▶ [WHAT YOU SHOULD DO] The line containing "every open edge." marks the end: quote every line from the start of the records below through it, word for word.

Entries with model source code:
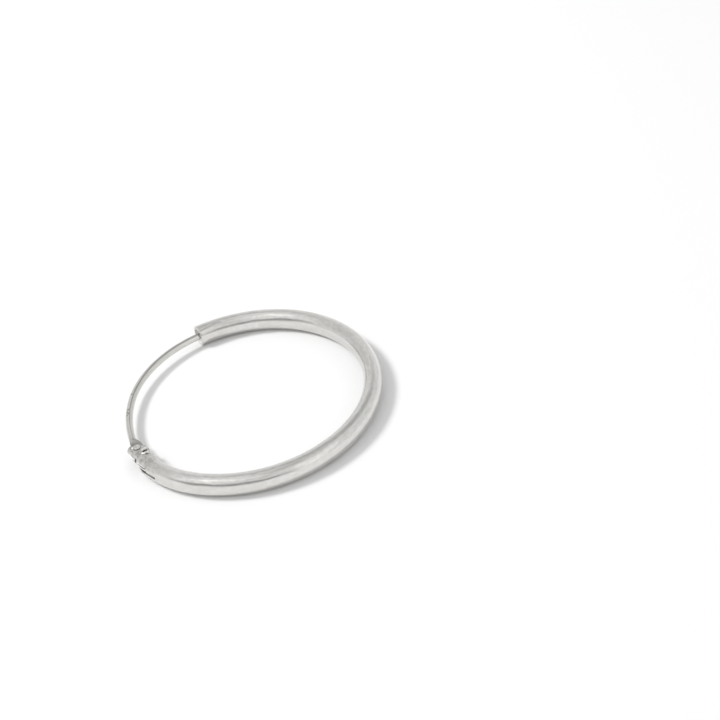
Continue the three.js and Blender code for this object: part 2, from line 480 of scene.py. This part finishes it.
def hoop_tube():
    """Hollow tube: the outside, the bore and the walls that join them along every open edge.

    The cells of both grids inside the slot are left out. A wall's four corners are an edge
    that only one outside cell has, and the same edge of the bore.
    """
    outside, first, slot_row = tube_skin(TUBE_WIDTH, TUBE_HEIGHT, 1)
    bore, _, _ = tube_skin(TUBE_WIDTH - 2 * TUBE_WALL, TUBE_HEIGHT - 2 * TUBE_WALL, -1)
    stations, lines = outside.shape[:2]
    count = stations * lines
    cells = grid_cells(np.arange(count).reshape(stations, lines))
    line = np.arange(lines)
    in_slot = ((line >= first[1] - 1) & (line < first[2])) | (line >= first[3] - 1)
    solid = ~(in_slot[None, :] & (np.arange(stations - 1)[:, None] < slot_row))
    skin = cells[solid]
    edges = np.stack([skin, np.roll(skin, -1, axis=1)], axis=-1).reshape(-1, 2)
    paired = np.isin(edges @ [count, 1], edges @ [1, count])
    rim = edges[~paired]
    walls = np.stack([rim[:, 1], rim[:, 0], rim[:, 0] + count, rim[:, 1] + count], axis=-1)
    faces = np.concatenate([skin, skin[:, ::-1] + count, walls])
    used, faces = np.unique(faces, return_inverse=True)
    points = np.concatenate([outside.reshape(-1, 3), bore.reshape(-1, 3)])[used]
    return mesh_piece("silver_hoop_tube", points, faces.reshape(-1, 4))


def wire_radius(angle):
    """Radius of the wire's centreline: it runs evenly from the mouth to the rivet, less a sine
    arch whose peak is shifted towards the rivet."""
    share = np.clip((angle - MOUTH_ANGLE) / (RIVET_ANGLE - MOUTH_ANGLE), 0, 1)
    sag_share = share ** (math.log(0.5) / math.log(WIRE_SAG_PEAK))
    return lerp(HOOP_RADIUS - WIRE_INSET, RIVET_RADIUS, share) - WIRE_SAG * np.sin(np.pi * sag_share)


def round_end(distance, radius):
    """Share of the full thickness at a distance from a rounded end: a quarter circle."""
    return np.sqrt(1 - np.clip(1 - distance / radius, 0, ROUND_LIMIT) ** 2)


def wire_outline(from_tip, from_rivet):
    """Twice the wire's reach outwards and inwards, its height and its section's squareness.

    It tapers to a rounded tip, is round along the span, and is pressed to a thin leaf near
    the rivet, with a fuller shoulder on its inner side. Past the rivet the leaf's outline is
    a circle round the rivet.
    """
    taper = lerp(TIP_DIAMETER, WIRE_DIAMETER, np.clip(from_tip / TIP_TAPER, 0, 1))
    taper *= round_end(from_tip, TIP_DIAMETER / 2)
    pressed = 1 - smoothstep(from_rivet, LEAF_REACH, LEAF_REACH + LEAF_RAMP)
    wide = 1 - smoothstep(from_rivet, LEAF_DIAMETER / 4, LEAF_REACH)
    shoulder = 1 - smoothstep(from_rivet, LEAF_SHOULDER_REACH, LEAF_SHOULDER_END)
    circle = np.sqrt(np.clip(1 - (2 * from_rivet / LEAF_DIAMETER) ** 2, LEAF_END_LIMIT, 1))
    outer = np.where(from_rivet < 0, LEAF_DIAMETER * circle, lerp(taper, LEAF_DIAMETER, wide))
    inner = np.where(from_rivet < 0, LEAF_DIAMETER * circle, lerp(taper, LEAF_DIAMETER, shoulder))
    height = lerp(taper, LEAF_THICKNESS, pressed)
    height *= round_end(LEAF_DIAMETER / 2 + from_rivet, LEAF_THICKNESS / 2)
    return outer, inner, height, lerp(ROUND_SQUARENESS, LEAF_SQUARENESS, pressed)


def wire_relief(angle, out, up):
    """Relief of the dark line's groove and the dents, at a place given from the wire's centreline:
    bells round a turn and round small places."""
    turn = np.degrees(np.arctan2(up, out))
    # The shallow groove that carries the painted dark reflection line
    sunk = DARK_LINE_DEPTH * bell(turn - DARK_LINE_TURN, DARK_LINE_WIDTH)
    for place, side in WIRE_DENTS:
        around = np.radians(turn - side) * WIRE_DIAMETER / 2
        sunk += DENT_DEPTH * bell(np.hypot(arc_length(angle - place), around), DENT_WIDTH)
    return -sunk


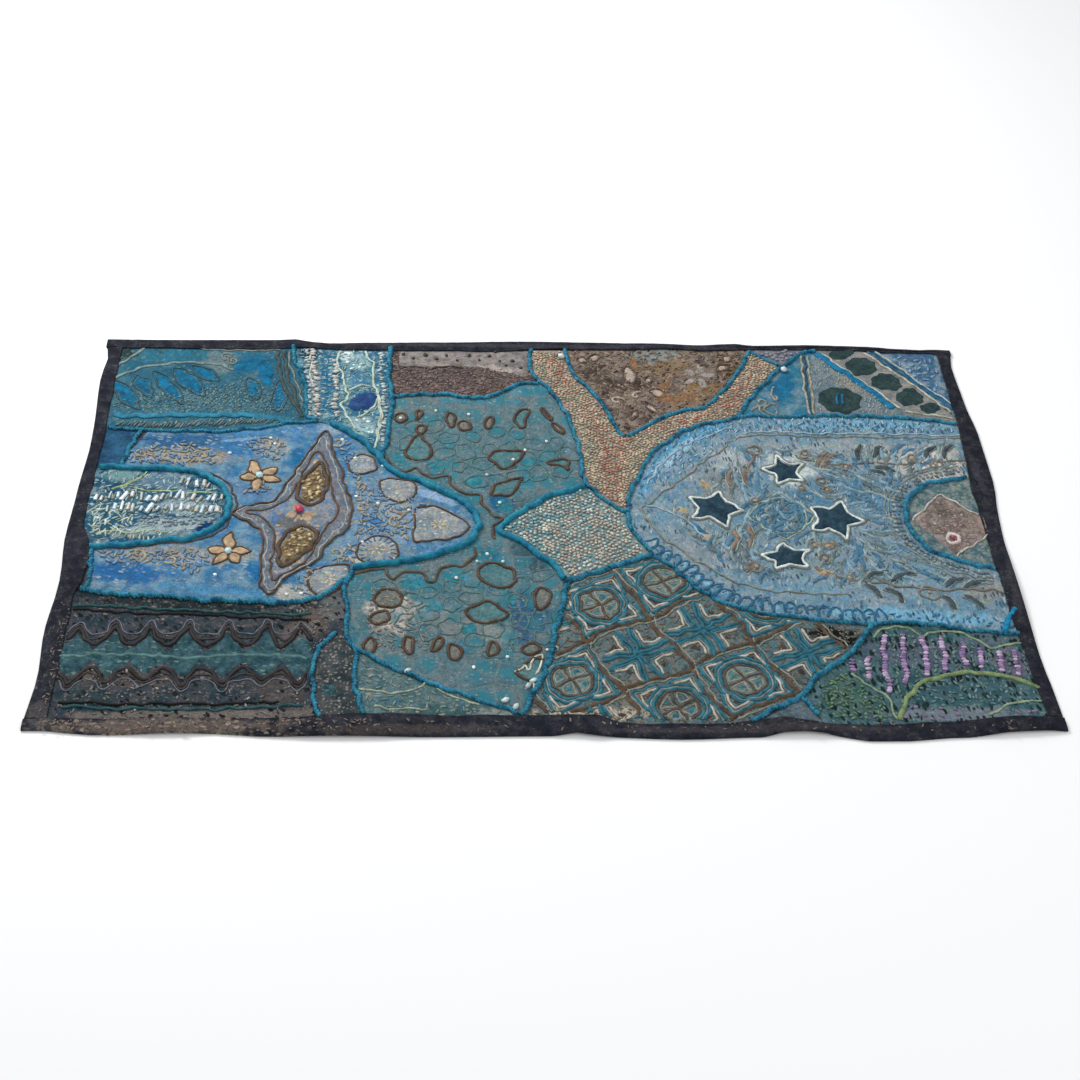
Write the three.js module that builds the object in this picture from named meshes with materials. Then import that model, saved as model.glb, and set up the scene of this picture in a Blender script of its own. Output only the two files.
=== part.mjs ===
// A patchwork wall hanging, laid out flat: one pieced and embroidered panel with a cotton
// binding strip sewn round each of its four sides. Millimetres, +X along the long side,
// +Y towards the edge that hangs uppermost, +Z up from the surface that it lies on.
import * as THREE from "three";

// Driving dimensions of the whole cloth.
const HALF_LENGTH = 760;
const HALF_HEIGHT = 450;
const PANEL_THICKNESS = 3;
const BINDING_THICKNESS = 3.4;
const SEAM_GAP = 0.3;

// How finely the panel is divided, in cells along X and along Y, and each strip across.
const PANEL_CELLS = { x: 48, y: 28 };
const STRIP_CELLS = 2;

// The four outer edges: how far each bows out of its nominal line, at places along it.
const TOP_EDGE = [
  { at: -760, out: 5 },
  { at: -700, out: 5 },
  { at: -430, out: 9 },
  { at: -400, out: 0 },
  { at: -280, out: 5 },
  { at: -180, out: 8 },
  { at: 0, out: 14 },
  { at: 130, out: 13 },
  { at: 280, out: 8 },
  { at: 370, out: 15 },
  { at: 400, out: 10 },
  { at: 500, out: 14 },
  { at: 600, out: 12 },
  { at: 700, out: -2 },
  { at: 760, out: 7 },
];
const BOTTOM_EDGE = [
  { at: -760, out: 0 },
  { at: -650, out: 10 },
  { at: -500, out: 7 },
  { at: -400, out: 13 },
  { at: -200, out: 13 },
  { at: 0, out: 11 },
  { at: 45, out: 7 },
  { at: 70, out: 13 },
  { at: 190, out: 17 },
  { at: 300, out: 13 },
  { at: 355, out: 5 },
  { at: 400, out: 8 },
  { at: 460, out: 20 },
  { at: 510, out: 20 },
  { at: 600, out: 13 },
  { at: 700, out: 3 },
  { at: 760, out: 0 },
];
const RIGHT_EDGE = [
  { at: -450, out: 0 },
  { at: -400, out: -2 },
  { at: -300, out: -7 },
  { at: -50, out: -7 },
  { at: 0, out: -3 },
  { at: 100, out: 7 },
  { at: 220, out: 7 },
  { at: 300, out: 0 },
  { at: 400, out: -3 },
  { at: 450, out: 3 },
];
const LEFT_EDGE = [
  { at: -450, out: 2 },
  { at: -350, out: -5 },
  { at: -260, out: 0 },
  { at: -150, out: -7 },
  { at: -50, out: 0 },
  { at: 50, out: -3 },
  { at: 170, out: -8 },
  { at: 200, out: -7 },
  { at: 350, out: 0 },
  { at: 400, out: -5 },
  { at: 450, out: 2 },
];

// How far each binding strip reaches in from its nominal line, at places along it.
const TOP_SEAM = [
  { at: -760, in: 20 },
  { at: -60, in: 18 },
  { at: 0, in: 10 },
  { at: 300, in: 10 },
  { at: 420, in: 3 },
  { at: 580, in: 2 },
  { at: 700, in: 12 },
  { at: 760, in: 14 },
];
const BOTTOM_SEAM = [
  { at: -760, in: 20 },
  { at: -400, in: 20 },
  { at: -280, in: 27 },
  { at: 50, in: 27 },
  { at: 110, in: 12 },
  { at: 220, in: 11 },
  { at: 300, in: 17 },
  { at: 350, in: 23 },
  { at: 400, in: 10 },
  { at: 500, in: 10 },
  { at: 600, in: 17 },
  { at: 760, in: 24 },
];
const RIGHT_SEAM = [
  { at: -450, in: 26 },
  { at: -400, in: 27 },
  { at: -200, in: 35 },
  { at: 80, in: 35 },
  { at: 220, in: 26 },
  { at: 450, in: 24 },
];
const LEFT_SEAM = [
  { at: -450, in: 32 },
  { at: -190, in: 33 },
  { at: -150, in: 46 },
  { at: -90, in: 44 },
  { at: -20, in: 25 },
  { at: 200, in: 28 },
  { at: 450, in: 27 },
];

// Low swells where the cloth stands off the surface: centre, half length, half width, the
// turn of the long way from +X in degrees, and height.
const SWELLS = [
  { x: -300, y: -440, long: 190, wide: 95, turn: 4, height: 6 },
  { x: 48, y: -455, long: 75, wide: 110, turn: 0, height: 6 },
  { x: 365, y: -455, long: 85, wide: 120, turn: 0, height: 8 },
  { x: 690, y: -440, long: 120, wide: 90, turn: -18, height: 6 },
  { x: -560, y: -450, long: 90, wide: 70, turn: 0, height: 4 },
  { x: -745, y: -110, long: 80, wide: 130, turn: 0, height: 5 },
  { x: 750, y: -160, long: 80, wide: 170, turn: 0, height: 5 },
  { x: -410, y: 440, long: 70, wide: 90, turn: 0, height: 5 },
  { x: 230, y: 455, long: 120, wide: 80, turn: 0, height: 4 },
  { x: 690, y: 440, long: 100, wide: 80, turn: 0, height: 5 },
  { x: -560, y: -140, long: 190, wide: 60, turn: 8, height: 5 },
  { x: -180, y: 60, long: 170, wide: 65, turn: -32, height: 5 },
  { x: 60, y: -230, long: 150, wide: 60, turn: 68, height: 5 },
  { x: 330, y: 170, long: 210, wide: 65, turn: 24, height: 6 },
  { x: 520, y: -190, long: 230, wide: 60, turn: -12, height: 6 },
  { x: -60, y: 330, long: 180, wide: 60, turn: 6, height: 4 },
];

// Reads a table at a place along its edge, easing from row to row.
function valueAt(rows, place, column) {
  if (place <= rows[0].at) return rows[0][column];
  for (let i = 1; i < rows.length; i++) {
    const a = rows[i - 1];
    const b = rows[i];
    if (place <= b.at) {
      const t = THREE.MathUtils.smoothstep(place, a.at, b.at);
      return THREE.MathUtils.lerp(a[column], b[column], t);
    }
  }
  return rows[rows.length - 1][column];
}

// The height of the cloth's underside over the surface: zero between the swells.
function liftAt(x, y) {
  let lift = 0;
  for (const swell of SWELLS) {
    const turn = THREE.MathUtils.degToRad(swell.turn);
    const dx = x - swell.x;
    const dy = y - swell.y;
    const along = (dx * Math.cos(turn) + dy * Math.sin(turn)) / swell.long;
    const across = (dy * Math.cos(turn) - dx * Math.sin(turn)) / swell.wide;
    const reach = Math.hypot(along, across);
    if (reach < 1) lift += swell.height * Math.cos((reach * Math.PI) / 2) ** 2;
  }
  return lift;
}

// Outer edges and inner seams as plan curves, each run from its low end to its high end.
const topEdge = (x) => HALF_HEIGHT + valueAt(TOP_EDGE, x, "out");
const bottomEdge = (x) => -HALF_HEIGHT - valueAt(BOTTOM_EDGE, x, "out");
const rightEdge = (y) => HALF_LENGTH + valueAt(RIGHT_EDGE, y, "out");
const leftEdge = (y) => -HALF_LENGTH - valueAt(LEFT_EDGE, y, "out");
const topSeam = (x) => HALF_HEIGHT - valueAt(TOP_SEAM, x, "in");
const bottomSeam = (x) => -HALF_HEIGHT + valueAt(BOTTOM_SEAM, x, "in");
const rightSeam = (y) => HALF_LENGTH - valueAt(RIGHT_SEAM, y, "in");
const leftSeam = (y) => -HALF_LENGTH + valueAt(LEFT_SEAM, y, "in");

// A closed sheet of cloth over a grid of cells: placeAt(i, j) gives the plan point of grid
// column i and row j, the underside follows the lift, and the top lies a thickness above.
function clothSheet(cells, thickness, placeAt) {
  const columns = cells.x + 1;
  const layer = columns * (cells.y + 1);
  const positions = [];
  for (const rise of [0, thickness]) {
    for (let j = 0; j <= cells.y; j++) {
      for (let i = 0; i <= cells.x; i++) {
        const [x, y] = placeAt(i, j);
        positions.push(x, y, liftAt(x, y) + rise);
      }
    }
  }
  const indices = [];
  const quad = (a, b, c, d) => indices.push(a, b, c, a, c, d);
  for (let j = 0; j < cells.y; j++) {
    for (let i = 0; i < cells.x; i++) {
      const a = j * columns + i;
      const b = a + 1;
      const c = b + columns;
      const d = a + columns;
      quad(a + layer, b + layer, c + layer, d + layer);
      indices.push(a, c, b, a, d, c);
    }
  }
  const rim = [];
  for (let i = 0; i < cells.x; i++) rim.push(i);
  for (let j = 0; j < cells.y; j++) rim.push(j * columns + cells.x);
  for (let i = cells.x; i > 0; i--) rim.push(cells.y * columns + i);
  for (let j = cells.y; j > 0; j--) rim.push(j * columns);
  rim.forEach((from, k) => {
    const to = rim[(k + 1) % rim.length];
    quad(from, to, to + layer, from + layer);
  });
  const geometry = new THREE.BufferGeometry();
  geometry.setAttribute("position", new THREE.Float32BufferAttribute(positions, 3));
  geometry.setIndex(indices);
  geometry.computeVertexNormals();
  return geometry;
}

// The patchwork panel fills the frame of seams.
function panelPlace(i, j) {
  const u = i / PANEL_CELLS.x;
  const v = j / PANEL_CELLS.y;
  const nominalX = THREE.MathUtils.lerp(-HALF_LENGTH, HALF_LENGTH, u);
  const nominalY = THREE.MathUtils.lerp(-HALF_HEIGHT, HALF_HEIGHT, v);
  return [
    THREE.MathUtils.lerp(leftSeam(nominalY), rightSeam(nominalY), u),
    THREE.MathUtils.lerp(bottomSeam(nominalX), topSeam(nominalX), v),
  ];
}

// The long strips run the cloth's whole length, corners and all: one column of cells at
// each corner, and between them the panel's own columns, a seam gap away from its edge.
// side is 1 for the top strip and -1 for the bottom one.
const LONG_CELLS = { x: PANEL_CELLS.x + 2, y: STRIP_CELLS };
function longStripPlace(side, outerEdge) {
  const panelRow = side > 0 ? PANEL_CELLS.y : 0;
  return (i, j) => {
    const panelColumn = THREE.MathUtils.clamp(i - 1, 0, PANEL_CELLS.x);
    const [panelX, panelY] = panelPlace(panelColumn, panelRow);
    const share = side > 0 ? j / STRIP_CELLS : 1 - j / STRIP_CELLS;
    const seamY = panelY + side * SEAM_GAP;
    const y = THREE.MathUtils.lerp(seamY, outerEdge(panelX), share);
    if (i === 0) return [leftEdge(y), y];
    if (i === LONG_CELLS.x) return [rightEdge(y), y];
    return [panelX, y];
  };
}

// The side strips fill the space between the long strips, a seam gap beyond the panel's
// ends, on the panel's own rows. side is 1 for the right strip and -1 for the left one.
const SIDE_CELLS = { x: STRIP_CELLS, y: PANEL_CELLS.y };
function sideStripPlace(side, outerEdge) {
  const panelColumn = side > 0 ? PANEL_CELLS.x : 0;
  return (i, j) => {
    const [panelX, y] = panelPlace(panelColumn, j);
    const share = side > 0 ? i / STRIP_CELLS : 1 - i / STRIP_CELLS;
    const seamX = panelX + side * SEAM_GAP;
    return [THREE.MathUtils.lerp(seamX, outerEdge(y), share), y];
  };
}

const bindingCotton = new THREE.MeshStandardMaterial({ color: 0x2f2e36, roughness: 0.92 });
const patchedCloth = new THREE.MeshStandardMaterial({ color: 0x5f8597, roughness: 0.85 });

const hanging = new THREE.Group();
function addPiece(name, geometry, material) {
  const mesh = new THREE.Mesh(geometry, material);
  mesh.name = name;
  hanging.add(mesh);
}

addPiece(
  "patchwork_panel",
  clothSheet(PANEL_CELLS, PANEL_THICKNESS, panelPlace),
  patchedCloth,
);
for (const strip of [
  { name: "binding_top", cells: LONG_CELLS, placeAt: longStripPlace(1, topEdge) },
  { name: "binding_bottom", cells: LONG_CELLS, placeAt: longStripPlace(-1, bottomEdge) },
  { name: "binding_right", cells: SIDE_CELLS, placeAt: sideStripPlace(1, rightEdge) },
  { name: "binding_left", cells: SIDE_CELLS, placeAt: sideStripPlace(-1, leftEdge) },
]) {
  addPiece(
    strip.name,
    clothSheet(strip.cells, BINDING_THICKNESS, strip.placeAt),
    bindingCotton,
  );
}

export default hanging;
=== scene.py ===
import math

import bmesh
import bpy
import numpy as np
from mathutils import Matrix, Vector, noise
from mathutils.bvhtree import BVHTree
from mathutils.geometry import delaunay_2d_cdt


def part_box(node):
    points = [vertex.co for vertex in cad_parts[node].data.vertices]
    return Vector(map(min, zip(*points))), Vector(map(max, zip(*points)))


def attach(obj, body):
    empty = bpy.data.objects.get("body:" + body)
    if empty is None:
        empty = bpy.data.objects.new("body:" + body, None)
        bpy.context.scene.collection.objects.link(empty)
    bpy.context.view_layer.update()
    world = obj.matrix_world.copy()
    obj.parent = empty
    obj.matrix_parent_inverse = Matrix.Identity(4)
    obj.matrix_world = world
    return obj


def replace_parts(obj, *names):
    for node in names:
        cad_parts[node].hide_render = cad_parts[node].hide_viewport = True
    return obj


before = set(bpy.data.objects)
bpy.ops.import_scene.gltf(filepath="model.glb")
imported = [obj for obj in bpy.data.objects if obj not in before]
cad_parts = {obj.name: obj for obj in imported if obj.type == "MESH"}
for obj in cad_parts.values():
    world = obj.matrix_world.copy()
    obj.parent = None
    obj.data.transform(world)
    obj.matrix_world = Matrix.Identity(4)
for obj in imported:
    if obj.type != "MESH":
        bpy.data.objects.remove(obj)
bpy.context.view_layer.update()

# ---------------- view and light
# The cloth lies on a pale floor and is seen from over its lower edge, a little to the left.
# A wide soft lamp stands behind and to the left, and the room's own light fills the rest.
scene = bpy.context.scene
view_data = bpy.data.cameras.new("view")
view_data.sensor_width = 36
view_data.lens = 60
view_camera = bpy.data.objects.new("view", view_data)
view_camera.location = (-0.1633, -2.1315, 2.012)
view_camera.rotation_euler = tuple(math.radians(turn) for turn in (45.989, -2.453, -1.965))
scene.collection.objects.link(view_camera)
scene.camera = view_camera
scene.view_settings.view_transform = "Standard"

LAMPS = [("window_light", (-1.5, 1.9, 1.9), 1.1, 78), ("fill_light", (1.8, -1.6, 2.4), 2.2, 20)]
for lamp_name, lamp_place, lamp_size, lamp_watts in LAMPS:
    lamp_data = bpy.data.lights.new(lamp_name, "AREA")
    lamp_data.size = lamp_size
    lamp_data.energy = lamp_watts
    lamp = bpy.data.objects.new(lamp_name, lamp_data)
    lamp.location = lamp_place
    lamp.rotation_euler = (-Vector(lamp_place)).to_track_quat("-Z", "Y").to_euler()
    scene.collection.objects.link(lamp)

room = bpy.data.worlds.new("room")
room.use_nodes = True
room_light = room.node_tree.nodes["Background"]
room_light.inputs["Color"].default_value = (0.97, 0.985, 1, 1)
room_light.inputs["Strength"].default_value = 0.62
scene.world = room

floor_mesh = bpy.data.meshes.new("floor")
floor_form = bmesh.new()
bmesh.ops.create_grid(floor_form, x_segments=1, y_segments=1, size=30)
floor_form.to_mesh(floor_mesh)
floor_form.free()
floor = bpy.data.objects.new("floor", floor_mesh)
scene.collection.objects.link(floor)
floor_paint = bpy.data.materials.new("pale_floor")
floor_paint.use_nodes = True
paint = floor_paint.node_tree.nodes["Principled BSDF"]
paint.inputs["Base Color"].default_value = (0.93, 0.93, 0.93, 1)
paint.inputs["Roughness"].default_value = 0.9
floor_mesh.materials.append(floor_paint)

# ---------------- lie of the cloth
# One millimetre of the hanging's own pattern, in metres, from the length of its panel, so
# that every scrap below is placed in millimetres from the panel's middle.
PANEL_LENGTH = 1471
panel_low, panel_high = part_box("patchwork_panel")
mm = (panel_high.x - panel_low.x) / PANEL_LENGTH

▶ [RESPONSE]
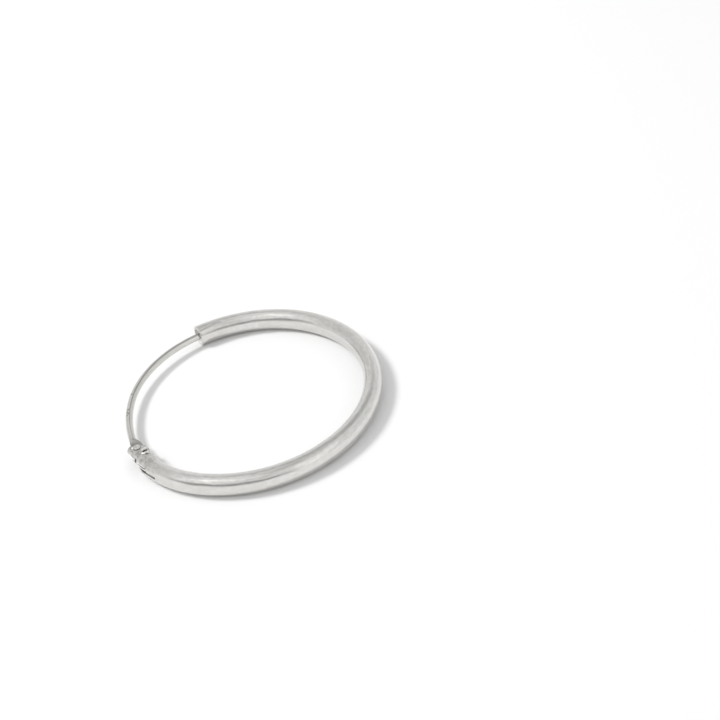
Continue the three.js and Blender code for this object: part 2, from line 480 of scene.py. This part finishes it.
def hoop_tube():
    """Hollow tube: the outside, the bore and the walls that join them along every open edge.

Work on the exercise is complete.